Unsupervised Approaches for 3D Human Pose Tracking in Multi-view RGB and Single-view Depth Videos


Student thesis: Doctoral Thesis

View graph of relations


  • Weichen ZHANG

Related Research Unit(s)


Awarding Institution
Award date5 Nov 2015


3D human pose tracking and estimation is one of the most active and inspiring research areas in computer vision during the last two decades. Regardless in multi-view RGB videos or single-view depth videos, 3D human pose tracking is still a challenging problem. Firstly, the pose configuration is a high-dimensional state space, and joint positions are mapped nonlinearly from pose parameters. Thus, recovering the pose is a nonlinear high-dimensional optimization problem. Secondly, many widely used image features, including edges, silhouettes, HOGs and point clouds are not robust to self-occlusions during human pose tracking, making overlapping limbs hard to localize by these features.
To deal with these main problems, there are 3 types of approaches introduced for human pose tracking and estimation. The first are unsupervised approaches, which are also called generative approaches. The unsupervised methods require a human body model and try to match this model to the observation as well as possible. The pose parameters for the best matched body model are used as the tracking result. These unsupervised methods use various strategies (e.g.

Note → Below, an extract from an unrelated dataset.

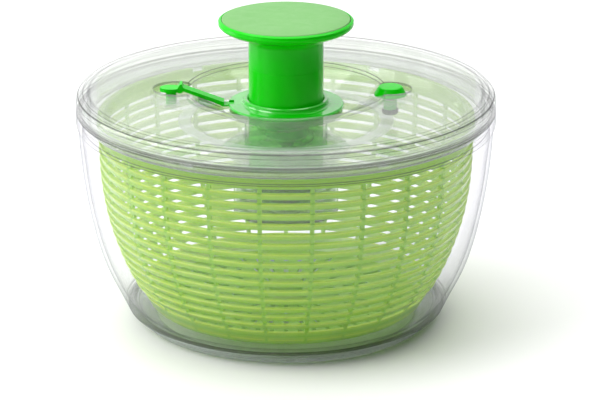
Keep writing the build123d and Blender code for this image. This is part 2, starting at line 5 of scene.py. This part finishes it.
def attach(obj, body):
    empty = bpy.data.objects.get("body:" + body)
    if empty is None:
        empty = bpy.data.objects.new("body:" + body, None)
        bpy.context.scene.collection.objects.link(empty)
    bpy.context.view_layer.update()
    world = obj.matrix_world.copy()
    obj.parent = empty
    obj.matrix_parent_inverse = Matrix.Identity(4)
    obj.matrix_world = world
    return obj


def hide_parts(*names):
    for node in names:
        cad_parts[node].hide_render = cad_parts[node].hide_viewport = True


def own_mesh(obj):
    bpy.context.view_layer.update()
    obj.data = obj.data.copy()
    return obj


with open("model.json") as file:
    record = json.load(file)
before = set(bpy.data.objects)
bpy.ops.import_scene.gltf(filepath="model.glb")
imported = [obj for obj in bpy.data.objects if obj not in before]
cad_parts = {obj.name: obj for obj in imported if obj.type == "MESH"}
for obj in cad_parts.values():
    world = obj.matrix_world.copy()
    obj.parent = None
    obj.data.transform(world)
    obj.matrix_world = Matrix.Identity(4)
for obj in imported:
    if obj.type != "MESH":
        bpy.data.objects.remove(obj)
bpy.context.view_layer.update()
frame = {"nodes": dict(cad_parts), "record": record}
N = frame["nodes"]
scene = bpy.context.scene
scene.view_settings.view_transform = "Standard"
scene.view_settings.look = "None"

# ------------------------------------------------------------------ camera
cam_data = bpy.data.cameras.new("cam")
cam = bpy.data.objects.new("cam", cam_data)
scene.collection.objects.link(cam)
cam.location = (0.0, -1.900, 0.725)
cam.rotation_euler = (math.radians(90 - 18.91), 0, 0)
cam_data.sensor_width = 36
cam_data.lens = 187.3
cam_data.shift_x = 14 / 600
cam_data.shift_y = 2.4 / 600
cam_data.clip_end = 50
scene.camera = cam
scene.cycles.transparent_max_bounces = 64
scene.cycles.max_bounces = 24


# ------------------------------------------------------------------ node helpers
def new_mat(name):
    m = bpy.data.materials.new(name)
    m.use_nodes = True
    nt = m.node_tree
    nt.nodes.clear()
    out = nt.nodes.new("ShaderNodeOutputMaterial")
    return m, nt, out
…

Annealing Particle Filter, Monte Carlo Markov Chain) to optimize a nonlinear high-dimensional cost function, or use a twisted exponential pose representation to optimize the cost function linearly. The second type consists of supervised approaches (discriminative approaches) which train regression models to map image features to pose vectors directly. The human body model is not needed for supervised methods, since the predictions are made directly from the image features. Poses with self-occlusions also can be estimated if similar poses are learned during training. Unsupervised methods work for all types of motions and scenes, but their cost functions are hard to optimize, while inference with supervised methods is easy once the model is learned, but can only work with motions and scenes that are similar to the training samples. To combine the advantages of both types of approaches, hybrid approaches were proposed, in which candidate poses are predicted by supervised models and then they are refined by unsupervised optimization.
In this thesis, we only focus on unsupervised approaches, since they do not require a learning process, and hence work for any type of complex motions. In multi-view videos, first, we consider how to improve the likelihood function for unsupervised methods to make them more robust to noises and self-occlusions. We extract edges, silhouettes and color features and combine them using a part-based model to help localize partially-overlapped limbs. To make optimization with the Annealing Particle Filter (APF) smoother, we take an exponential transformation of the likelihood func- tion. With the combination of exponential transformation and part-based model, we achieve state-of-the-art performance among unsupervised approaches. In single-view depth videos, we consider how to avoid converging to local minimums of the ICP cost function caused by noises and self-occlusions. We propose a multiple hypothesis Iterative Closest Point (MHICP) algorithm to localize the limbs, which using a bi-directional matching and a two-way updating strategy to search for most of possible solutions. Since we obtain multiple solutions at each frame, we select some of them by a global score function as the result of the current frame and the initial pose set for the next frame. We achieve performance on par with state-of-the-art unsupervised methods for single-view depth videos.
Existing datasets for 3D human pose tracking and estimation only contain usual daily-life movements, e.g. walking, jogging, gesture and so on. These repeatable movements are simple and easy to be learned by supervised methods. To further improve the robustness of 3D human pose estimation algorithms, we collect a new and much more challenging dataset: the Martial Arts, Dancing and Sports dataset (MADS) for both multi-view videos and single-view depth videos. MADS contains actions from Tai-chi, Karate, jazz dance, hip-hop dance and sports combo (badminton, basketball, football, rugby, tennis and volleyball). These actions have large ranges of movement, faster movement speed, more spinning movements that cause more self-occlusions, which all make MADS challenging for current algorithms. Here we consider depth from a stereo camera rather than Kinect or ToF sensors, because stereo cameras can operate outdoors or in other infrared noisy scenes where Kinect and ToF sensors cannot work. Recent supervised, unsupervised and hybrid approaches are tested on our MADS dataset to obtain the baseline performance.